The plastic bag had its day in court Jan. 11, with the Texas Supreme Court hearing a widely watched case challenging the city of Laredo's ban on thin shopping bags.
The justices and lawyers spent 45 minutes wrangling over the pros and cons of plastic bag bans and whether they're allowed under Texas law. The case has implications for at least 10 other Texas cities with their own bag ordinances.
A group of Laredo businesses and the Texas attorney general argued that Laredo's ban was illegal. They said a 1993 state law prohibits cities from restricting packages and containers as part of solid waste management.
Laredo, however, said its ban is needed because it suffers significant harm from plastic bags, or as one court petitioner called them, "urban tumbleweeds."
A lawyer for the city said it spends more than $340,000 a year cleaning up from the estimated 120 million plastic bags used annually by its residents.
"They end up in the sewer systems, stopping up the drainage system, and they end up exacerbating flooding and putting lives at risk because of that flooding," said Dale Wainwright, a lawyer with Greenberg Traurig LLP in Austin. "Not to mention the litter that it causes."
He said the city, which has about 250,000 people, spends tax funds "taking the bags away from the rivers and streams that the bags were poisoning and taking the bags off of trees and fences throughout the city."
"The ordinance is a reasonable response to a huge problem in the city," said Wainwright, who is also a former justice of the Texas Supreme Court.
Strictly speaking, the case is not directly about the pros and cons of plastic bags. It turns on legal arguments about the authority of cities.
The Laredo Merchants Association, which filed the original case, contends Texas's 1993 Solid Waste Disposal Act prevents cities from banning containers or packages.
"With unmistakable clarity, the state legislature has declared that cities cannot pass an ordinance to ban the sale or use of a container or package for solid waste management purposes," said Richard Phillips, a lawyer with Thompson & Knight LLP. "That's exactly what they've done here."
The office of Texas Attorney General Ken Paxton agreed, with a lawyer telling the justices that Laredo was engaging in sophistry and "magic words" to avoid the plain meaning of the 1993 law.
Adopting Laredo's position would lead to a "slippery slope" toward more packaging bans and "obvious harms to consumer convenience and freedom," Paxton's office wrote.
But Laredo argued it's not at all clear that lawmakers 25 years ago meant to include plastic bags.
Wainwright said the 1993 state law does not specify plastic bags, and he said Texas legislators have in the past several years taken up but not passed bills that would have specifically overruled local plastic bag bans.
The two sides split in lower courts, with the city winning at the district court and the merchants prevailing in the appeals court.
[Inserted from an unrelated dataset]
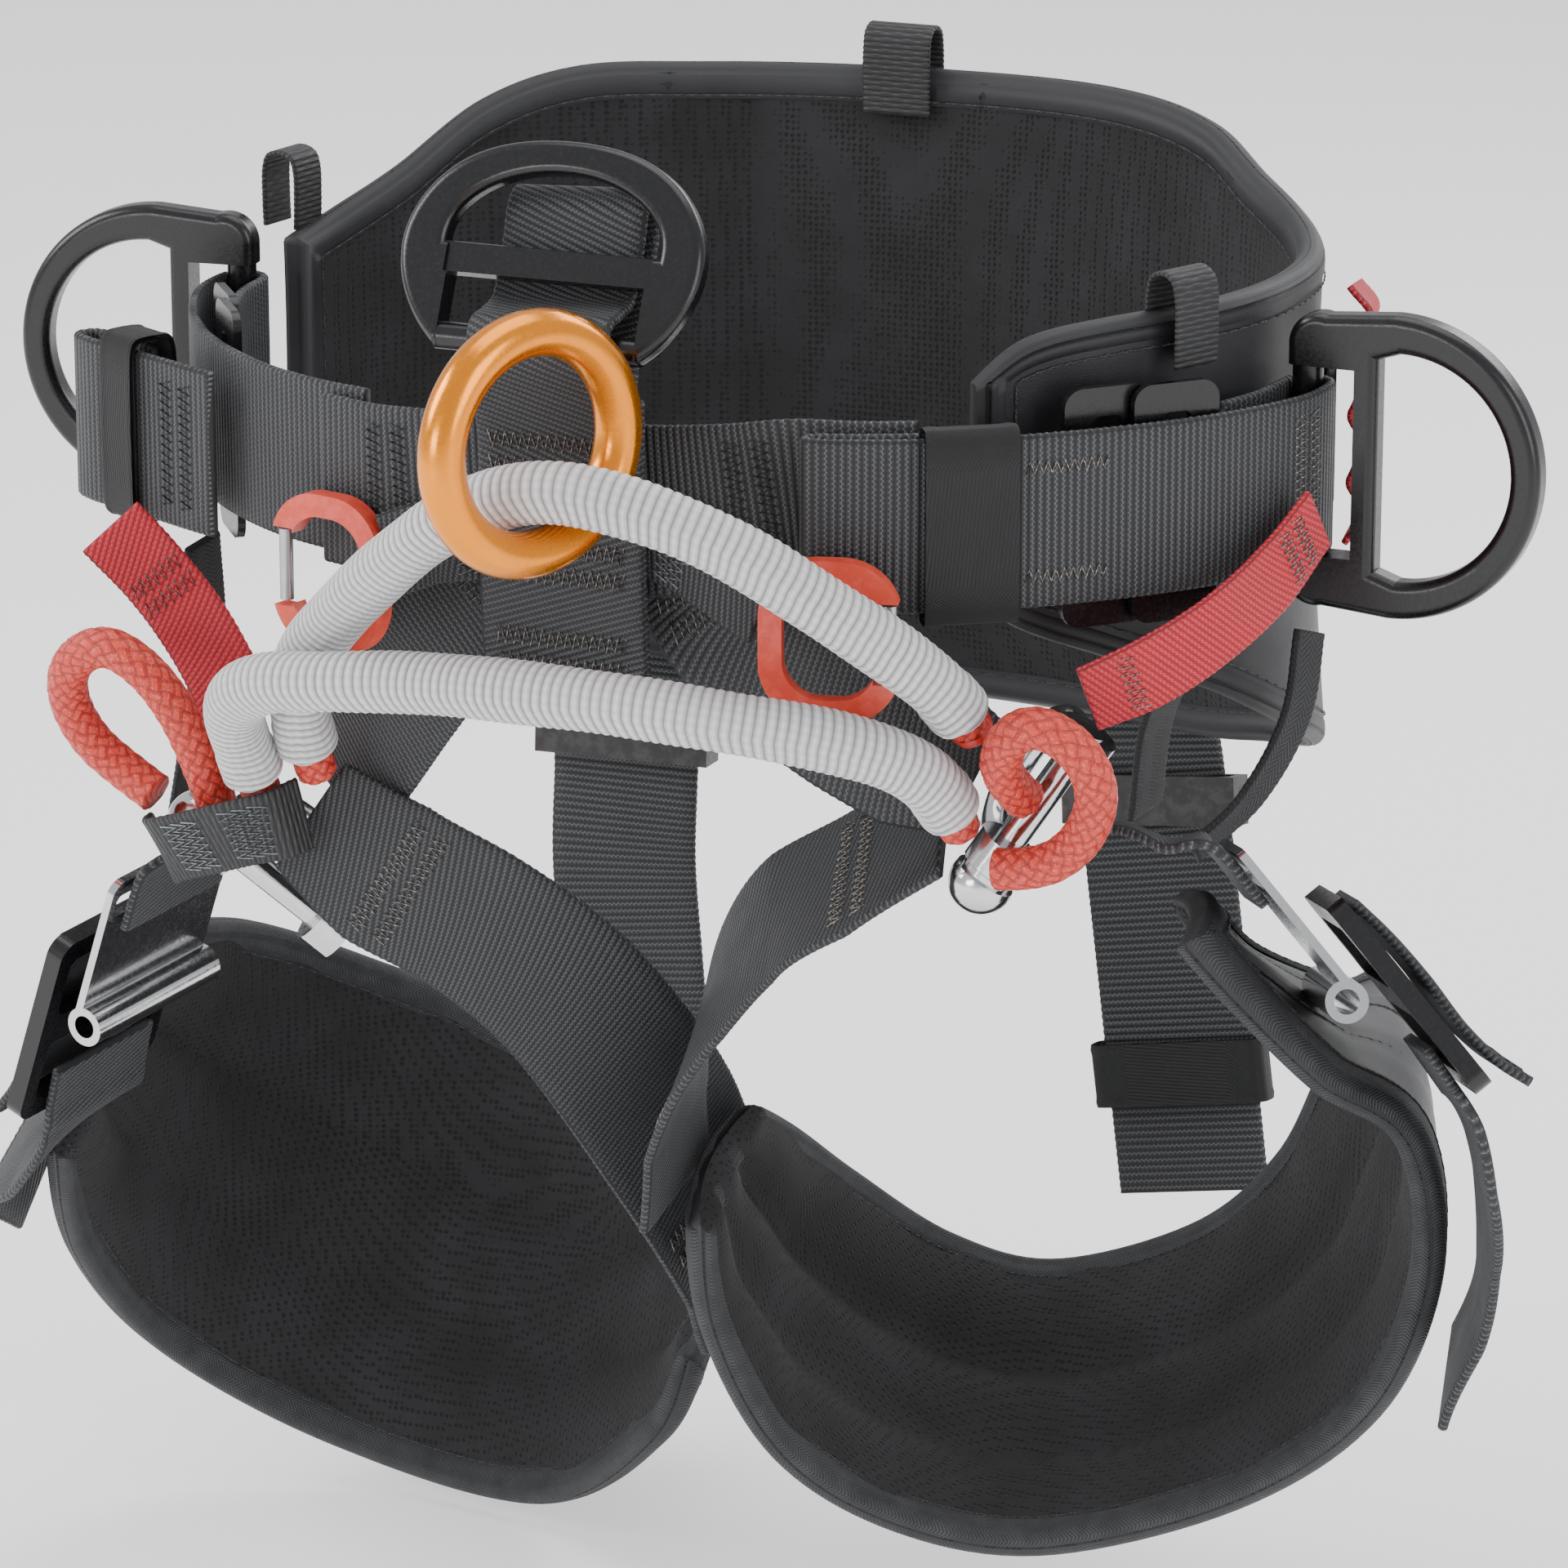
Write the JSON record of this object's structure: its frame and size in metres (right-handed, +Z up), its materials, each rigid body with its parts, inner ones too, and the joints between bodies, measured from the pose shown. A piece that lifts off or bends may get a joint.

The case has attracted major interest, with more than 15 environmental groups, businesses and other cities submitting friend of the court comments on both sides.
The arguments in Texas mirror a nationwide debate. The plastics bag industry did not file its own court brief, but one of its main political strategies has been to lobby other state legislatures to pass laws like the one on trial in Texas, preventing cities from banning bags.
Allies of the plastics industry, like retailers and the Texas Public Policy Foundation, said they oppose a patchwork of local bag laws.
"Inconsistent local ordinances harm the sales of affected retailers, force the layoff of employees, deprive retailers of their existing inventory of bags and impose an expensive and complex requirement on multisite retailers," the Texas Retail Federation said.
But other businesses, like the state's cotton growers and some ranchers, favor Laredo's ban.
"Cotton harvests are increasingly contaminated by plastic carryout bag litter, and TCGA's membership would suffer financially from lower cotton prices due to increasingly contaminated bales if municipalities are not able to regulate plastic bags locally," the Texas Cotton Ginners' Association said.
As well, a rancher and district attorney in three rural counties filed a brief supporting Laredo.
Jose Aliseda, district attorney for Bee, Live Oak and McMullen counties and a former Republican member of the Texas House, argued Texas law does give cities the power to regulate bags. He called them a "significant problem for many Texas cities."
"As a cattle rancher, he is also concerned with the negative impact plastic bag litter has on his livestock and livestock of other Texans," Aliseda's filing said.
The Texas Municipal League said it saw the merchants' arguments as giving businesses unfettered power.
"The truth behind [the merchants association] arguments is that state and national business lobby groups simply want to cut out all sound and reasonable city regulations and operate however they wish," the league said.